For instance, the best way to test and validate brand hypotheses is by talking to as many people as possible. It’s an obvious insight, but the method is underutilized. 

The second time John went through Y Combinator, he accomplished two major benchmarks simply by talking to his peers in the program: 

  1. Accelerated growth — He moved more swiftly in his early stages because he had so many people to bounce ideas off of and gain inspiration from. 
  2. “Users” to test — He validated both his brand's customer segment and pain points by unofficially testing them (casually running them by many potential users). 

He notes that a great way to determine if you've found a good founder-market fit is if you have a lot of viable people in your life who actively want to interact with your product. 

"You'll know your brand has a viable customer base because you won't be sending cold outbounds early on. You’ll reach out to your invested audience."

How to Structure Hypothesis-Testing Frameworks

If you’re looking to structure conversations for hypothesis testing without asking leading questions, turn to The Mom Test by fellow YC alum Rob Fitzpatrick. 

He explains that, if a founder asks their mom if she’d use their newest app for searching recipes, she’ll definitely say “yes.” Even if she doesn't benefit from the app at all, she likely won’t admit the truth that it’s useless to her child. 

However, the founder could switch up their delivery. 

If they asked their mom how she finds recipes and whether she’d generally enjoy a digital method, she’d more easily say, “I don’t need that.” 

That second question and answer are far more informative about the app’s viability. Essentially, the Mom Test slices up a problem, starts at the highest level, and works its way down. 

The Aesthetic Playbook: Real-Time Interview Questions

John's second startup, Aesthetic, focused on design services — every company clearly needs them. But they had more important questions to address like: 

  • How much design capacity do our potential clients already have? 
  • How design-aware is the founding team? 

To acquire info, they'd approach potential users with questions like: 

  • Are you invested in design? If so, where exactly in your company? 
  • Why do you think design can benefit or help you? 
  • How do you generally approach design?
  • Is your model B2B or B2C?

These lines of questioning validate whether or not your company hypothesis actually aligns with pain points for brands. Based on the answer, you can engage in solution mode. 

If it turns out that brands aren’t struggling with the problem you imagined, you’ll know to stop pursuing that angle. Or, if your hypothesis did ring true, you could dig deeper. 

  • Once you found a designer, did you know how to work with them? 
  • Was it hard to find your in-house or outsourced design team? 
  • Did you consider the designer’s product high-quality? 
  • How did you pay the designer? 

In John’s experience, the key to discovery conversations is remembering the difference between pitching your solution to companies and determining if your brand is pursuing a real problem. 
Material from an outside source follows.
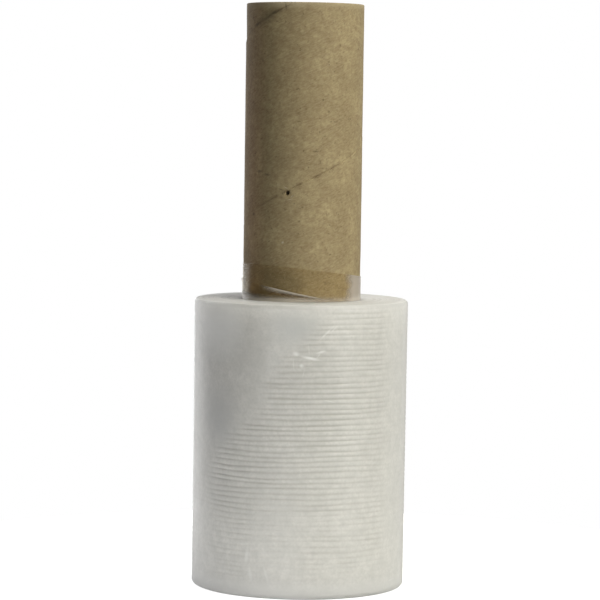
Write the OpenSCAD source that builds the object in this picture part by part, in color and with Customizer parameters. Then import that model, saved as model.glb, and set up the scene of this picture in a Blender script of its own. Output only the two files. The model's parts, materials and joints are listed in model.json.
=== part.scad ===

  • In a sales conversation, you're always going to lead with your ask
  • In a discovery conversation, the person may never find out what you're selling

The best case scenario is when, at the end of a discovery conversation, you can let the user know that you're working on something that may solve their problem. 

"The frequent issue with hypothesis testing is that people try to combine discovery and research with sales. Doing so yields bad results."

Why Early-Stage Hiring Should Resemble Mitosis

At the earliest stage, every hire is significant for the company. After all, if your brand has two employees, your third employee represents 50% team growth.

The best way to go about early-stage hiring is to view it like mitosis. Take one function or task from an existing employee and reassign it entirely to a new hire. 

By doing so, you can strategically offload one employee’s weakest work onto someone who’ll be best in class in tackling that area. 

In addition, with the mitosis rule, onboarding is a clear, straightforward process because the new hire is shadowing a founder. 

Avoid Hiring Outside Your Existing Scope

At the other end of the equation, an all-too-common error to avoid is hiring for an entirely new function that no existing employee already handles. 

Hiring outside your existing scope doesn't create operating leverage because it brings in a new function the founders don't understand themselves.

For instance, at a two-person company, if one member works on product design and sales, they should make their next hire a product designer or a salesperson. 

Once the new hire is onboarded and fully ramped, the founder can learn a new skill like marketing with their newfound free time — and only then consider hiring a marketer. 

Overall, hiring outside your current scope is a risk that startups can't afford to take. 

It also suggests that there's a realm of work within their startup that the founders are avoiding dealing with themselves. 

John has made this mistake, and, while he recovered from it, it's not an ideal place to be. 

If a startup must hire for an entirely new task, they should look for someone who's an excellent individual contributor rather than a great manager or executive. 

Trained managers often join startups with the intent to hire and scale rapidly, but that's not always what the company needs. 

That new hire should ideally go with the flow, see the startup's vision, and align with its goals. 

"New hires for startups are unambiguously crucial because they hold a third of the company’s output and hours."